True to its lineage, the MT250’s performance was competent but modest. Cycle World liked the engine’s “grunt” and found the power “ample,” noting that “engines don’t break as often in mild tune.” The rear suspension was considered inadequate on rough ground, but Cycle said their main beef was the MT250’s scant range of 90-odd miles. In typical Honda fashion, attention to detail was impeccable. “Honda almost never fails to improve the breed with a new model,” said Cycle. “This new machine is no exception.”
1976-1978 Hodaka 250SL
Claimed power: 18hp (est.)
Engine: 246cc air-cooled 2-stroke single
Transmission: 5-speed, chain final drive
Weight: 285lb (dry)/45-55mpg (est.)
Price then/now: $1,095 (1978)/$900-$2,900
Credited with instigating the U.S. dirt bike craze with its 1964 90cc Ace, Hodaka’s biggest dirt bike, the 250SL came to market in 1976. Designed and distributed by Pacific Basin Trading Co. (Pabatco) in Athena, Oregon, Hodaka frames were deceptively simple in structure, using straight tubes wherever possible and triangulated for strength. Hodaka fitted their own engines and completed the assembly in Japan.
The 250SL engine used an iron-lined alloy cylinder for durability, with a 30mm Mikuni carburetor, Kokusan CD ignition, oil injection and “primary” kickstarter for quick restarting in gear. A 21-inch front wheel with 7-1/4-inch travel front suspension, 9-1/2-inch ground clearance, quick-detach rear wheel, Preston Petty fenders and spark arrestor muffler indicated serious offroad intentions — though the 250SL was also street legal with a full lighting set and turn signals. A more focused trail model, the 250ED, which ran sans lights, was also marketed.

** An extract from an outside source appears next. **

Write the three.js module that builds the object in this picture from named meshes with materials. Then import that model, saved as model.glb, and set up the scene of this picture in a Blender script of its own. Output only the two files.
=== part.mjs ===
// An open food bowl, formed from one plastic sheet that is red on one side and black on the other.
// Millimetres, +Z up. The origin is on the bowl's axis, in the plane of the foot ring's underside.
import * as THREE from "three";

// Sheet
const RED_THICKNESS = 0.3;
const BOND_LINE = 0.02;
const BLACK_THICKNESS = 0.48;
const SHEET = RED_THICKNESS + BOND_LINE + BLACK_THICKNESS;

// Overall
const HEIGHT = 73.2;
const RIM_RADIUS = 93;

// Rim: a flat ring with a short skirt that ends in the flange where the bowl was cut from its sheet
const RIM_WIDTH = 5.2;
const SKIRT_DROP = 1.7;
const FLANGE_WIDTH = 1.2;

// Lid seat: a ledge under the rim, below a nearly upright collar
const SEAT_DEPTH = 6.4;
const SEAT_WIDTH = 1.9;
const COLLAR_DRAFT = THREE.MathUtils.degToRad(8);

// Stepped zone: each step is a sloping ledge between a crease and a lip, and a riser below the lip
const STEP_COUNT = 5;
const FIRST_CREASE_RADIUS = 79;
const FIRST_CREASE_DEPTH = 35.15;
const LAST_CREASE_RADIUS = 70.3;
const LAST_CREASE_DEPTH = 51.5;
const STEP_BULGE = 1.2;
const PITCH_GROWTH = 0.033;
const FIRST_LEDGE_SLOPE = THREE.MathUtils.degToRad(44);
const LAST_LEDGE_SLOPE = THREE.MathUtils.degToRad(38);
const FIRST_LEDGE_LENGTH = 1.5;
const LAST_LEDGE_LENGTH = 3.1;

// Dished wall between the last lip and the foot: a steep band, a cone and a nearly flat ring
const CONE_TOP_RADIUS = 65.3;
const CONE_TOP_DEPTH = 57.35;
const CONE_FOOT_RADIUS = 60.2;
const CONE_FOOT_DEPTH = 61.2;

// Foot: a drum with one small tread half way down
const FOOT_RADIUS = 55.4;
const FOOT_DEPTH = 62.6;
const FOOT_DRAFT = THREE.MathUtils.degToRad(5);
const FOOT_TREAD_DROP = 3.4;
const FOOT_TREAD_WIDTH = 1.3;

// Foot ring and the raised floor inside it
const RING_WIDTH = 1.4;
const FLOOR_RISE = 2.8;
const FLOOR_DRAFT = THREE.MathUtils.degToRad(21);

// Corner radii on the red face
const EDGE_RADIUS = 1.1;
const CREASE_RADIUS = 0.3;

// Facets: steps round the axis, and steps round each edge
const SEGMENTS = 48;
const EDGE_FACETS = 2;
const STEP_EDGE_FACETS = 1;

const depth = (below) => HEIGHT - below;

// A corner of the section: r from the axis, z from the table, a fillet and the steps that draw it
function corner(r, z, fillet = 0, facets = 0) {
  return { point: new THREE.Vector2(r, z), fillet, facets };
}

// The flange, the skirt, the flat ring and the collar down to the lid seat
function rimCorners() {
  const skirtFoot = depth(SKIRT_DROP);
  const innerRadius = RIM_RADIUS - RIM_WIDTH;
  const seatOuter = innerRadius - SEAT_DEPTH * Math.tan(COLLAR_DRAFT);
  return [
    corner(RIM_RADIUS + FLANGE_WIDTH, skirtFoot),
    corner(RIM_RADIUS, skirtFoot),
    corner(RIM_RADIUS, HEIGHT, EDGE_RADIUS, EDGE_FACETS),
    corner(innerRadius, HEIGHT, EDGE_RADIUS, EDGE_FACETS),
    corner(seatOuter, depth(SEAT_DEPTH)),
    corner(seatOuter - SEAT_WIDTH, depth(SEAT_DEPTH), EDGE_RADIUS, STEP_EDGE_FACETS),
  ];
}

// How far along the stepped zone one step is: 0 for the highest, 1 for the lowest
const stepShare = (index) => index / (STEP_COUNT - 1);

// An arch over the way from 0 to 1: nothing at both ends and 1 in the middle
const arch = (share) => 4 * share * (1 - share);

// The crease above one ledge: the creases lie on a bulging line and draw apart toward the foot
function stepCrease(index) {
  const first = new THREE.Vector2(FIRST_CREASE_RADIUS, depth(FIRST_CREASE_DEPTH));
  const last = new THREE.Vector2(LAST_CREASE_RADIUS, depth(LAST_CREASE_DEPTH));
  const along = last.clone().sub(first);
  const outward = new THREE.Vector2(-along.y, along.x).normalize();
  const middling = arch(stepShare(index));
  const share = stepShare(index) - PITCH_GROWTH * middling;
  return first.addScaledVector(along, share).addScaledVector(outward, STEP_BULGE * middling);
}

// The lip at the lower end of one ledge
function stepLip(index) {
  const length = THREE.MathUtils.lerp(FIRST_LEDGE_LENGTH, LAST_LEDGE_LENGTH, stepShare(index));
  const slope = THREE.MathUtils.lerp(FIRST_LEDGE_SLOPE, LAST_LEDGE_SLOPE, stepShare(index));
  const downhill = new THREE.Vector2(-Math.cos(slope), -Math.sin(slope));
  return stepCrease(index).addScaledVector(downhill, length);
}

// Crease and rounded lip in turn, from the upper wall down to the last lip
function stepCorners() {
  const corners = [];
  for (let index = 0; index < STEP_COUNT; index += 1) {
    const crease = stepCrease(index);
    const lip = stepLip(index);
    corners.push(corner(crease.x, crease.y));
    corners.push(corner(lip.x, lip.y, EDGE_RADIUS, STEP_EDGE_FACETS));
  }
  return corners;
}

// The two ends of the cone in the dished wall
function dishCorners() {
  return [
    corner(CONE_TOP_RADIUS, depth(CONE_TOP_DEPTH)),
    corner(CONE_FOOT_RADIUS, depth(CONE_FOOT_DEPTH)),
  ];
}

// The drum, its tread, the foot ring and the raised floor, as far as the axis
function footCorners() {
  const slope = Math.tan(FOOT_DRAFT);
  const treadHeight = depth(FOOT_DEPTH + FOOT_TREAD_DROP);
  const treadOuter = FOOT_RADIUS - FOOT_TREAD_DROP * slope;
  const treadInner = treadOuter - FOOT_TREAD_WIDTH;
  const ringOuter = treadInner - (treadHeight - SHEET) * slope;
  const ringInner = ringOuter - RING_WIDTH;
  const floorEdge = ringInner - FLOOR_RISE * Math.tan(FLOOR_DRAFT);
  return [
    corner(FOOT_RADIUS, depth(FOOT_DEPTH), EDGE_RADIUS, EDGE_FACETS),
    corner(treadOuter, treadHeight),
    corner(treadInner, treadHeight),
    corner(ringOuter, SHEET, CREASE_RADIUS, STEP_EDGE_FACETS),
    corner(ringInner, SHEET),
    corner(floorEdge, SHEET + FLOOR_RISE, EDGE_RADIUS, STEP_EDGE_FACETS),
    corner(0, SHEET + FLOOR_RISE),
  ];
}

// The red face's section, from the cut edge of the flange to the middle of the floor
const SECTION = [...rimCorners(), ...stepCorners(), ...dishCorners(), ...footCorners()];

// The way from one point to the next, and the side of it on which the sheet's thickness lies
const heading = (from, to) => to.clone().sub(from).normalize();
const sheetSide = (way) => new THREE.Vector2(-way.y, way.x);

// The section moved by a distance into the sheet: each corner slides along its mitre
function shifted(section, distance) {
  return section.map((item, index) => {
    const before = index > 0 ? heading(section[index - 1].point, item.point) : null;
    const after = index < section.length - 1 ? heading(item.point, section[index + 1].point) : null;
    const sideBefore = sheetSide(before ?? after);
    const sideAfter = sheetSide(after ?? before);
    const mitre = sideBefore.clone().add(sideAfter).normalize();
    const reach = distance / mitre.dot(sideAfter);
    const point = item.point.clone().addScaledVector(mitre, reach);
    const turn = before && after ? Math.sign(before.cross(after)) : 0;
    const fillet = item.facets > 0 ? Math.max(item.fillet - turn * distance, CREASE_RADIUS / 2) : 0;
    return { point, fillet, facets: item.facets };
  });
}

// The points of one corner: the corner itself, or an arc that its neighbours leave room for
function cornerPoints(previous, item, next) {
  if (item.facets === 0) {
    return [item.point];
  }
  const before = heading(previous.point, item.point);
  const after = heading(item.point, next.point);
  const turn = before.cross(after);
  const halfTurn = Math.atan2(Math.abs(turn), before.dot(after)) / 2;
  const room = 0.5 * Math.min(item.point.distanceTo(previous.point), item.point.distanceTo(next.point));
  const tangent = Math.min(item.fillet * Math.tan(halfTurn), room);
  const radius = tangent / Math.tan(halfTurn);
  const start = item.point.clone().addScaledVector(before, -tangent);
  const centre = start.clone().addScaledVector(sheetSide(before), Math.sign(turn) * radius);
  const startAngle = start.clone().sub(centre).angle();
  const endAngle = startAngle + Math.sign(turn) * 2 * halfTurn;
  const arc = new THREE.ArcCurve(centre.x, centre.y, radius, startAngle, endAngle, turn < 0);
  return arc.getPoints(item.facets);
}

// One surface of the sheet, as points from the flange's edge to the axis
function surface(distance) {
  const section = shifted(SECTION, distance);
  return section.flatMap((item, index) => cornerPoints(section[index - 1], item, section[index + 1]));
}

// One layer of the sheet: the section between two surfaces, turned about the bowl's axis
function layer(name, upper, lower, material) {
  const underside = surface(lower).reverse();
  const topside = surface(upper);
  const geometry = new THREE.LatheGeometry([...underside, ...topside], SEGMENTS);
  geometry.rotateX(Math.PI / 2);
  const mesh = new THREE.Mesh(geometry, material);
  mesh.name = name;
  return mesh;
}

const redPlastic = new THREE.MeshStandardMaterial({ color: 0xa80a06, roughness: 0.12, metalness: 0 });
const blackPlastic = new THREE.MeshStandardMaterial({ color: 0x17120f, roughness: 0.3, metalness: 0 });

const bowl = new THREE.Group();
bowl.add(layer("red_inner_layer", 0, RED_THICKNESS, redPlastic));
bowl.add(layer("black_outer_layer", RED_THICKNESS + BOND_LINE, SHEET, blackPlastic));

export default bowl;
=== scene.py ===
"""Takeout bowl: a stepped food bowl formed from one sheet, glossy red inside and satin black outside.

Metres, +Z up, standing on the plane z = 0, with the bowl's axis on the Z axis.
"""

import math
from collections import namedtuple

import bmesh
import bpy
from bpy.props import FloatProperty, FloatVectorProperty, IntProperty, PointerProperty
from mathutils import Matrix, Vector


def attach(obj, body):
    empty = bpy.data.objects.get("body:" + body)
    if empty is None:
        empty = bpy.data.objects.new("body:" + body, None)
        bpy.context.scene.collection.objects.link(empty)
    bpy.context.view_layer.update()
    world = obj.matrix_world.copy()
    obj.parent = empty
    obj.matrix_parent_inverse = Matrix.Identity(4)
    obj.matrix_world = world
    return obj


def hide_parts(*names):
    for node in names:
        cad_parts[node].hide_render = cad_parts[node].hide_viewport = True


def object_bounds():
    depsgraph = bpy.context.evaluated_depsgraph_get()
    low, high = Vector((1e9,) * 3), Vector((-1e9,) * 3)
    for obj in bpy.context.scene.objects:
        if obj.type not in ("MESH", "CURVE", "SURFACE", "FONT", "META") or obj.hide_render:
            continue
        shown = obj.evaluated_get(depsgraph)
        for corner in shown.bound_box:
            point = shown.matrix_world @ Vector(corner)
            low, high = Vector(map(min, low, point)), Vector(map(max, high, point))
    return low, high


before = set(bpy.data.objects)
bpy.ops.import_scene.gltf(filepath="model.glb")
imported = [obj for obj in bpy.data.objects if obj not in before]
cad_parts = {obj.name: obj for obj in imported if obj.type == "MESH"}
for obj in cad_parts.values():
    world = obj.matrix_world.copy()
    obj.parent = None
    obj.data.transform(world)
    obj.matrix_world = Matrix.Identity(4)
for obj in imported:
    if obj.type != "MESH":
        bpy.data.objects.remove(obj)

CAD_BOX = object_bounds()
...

While early Hodakas were praised for their lightness, the 250SL weighed 285 pounds dry — heavy for its class — and though Hodaka didn’t list output (estimated at 18 horsepower), the SL was also considered underpowered. That said, Hodakas are enduringly popular, and there’s good parts availability from strictlyhodaka.com.
Hodaka motorcycle production ceased in 1978 when owners Shell Oil closed Pabatco.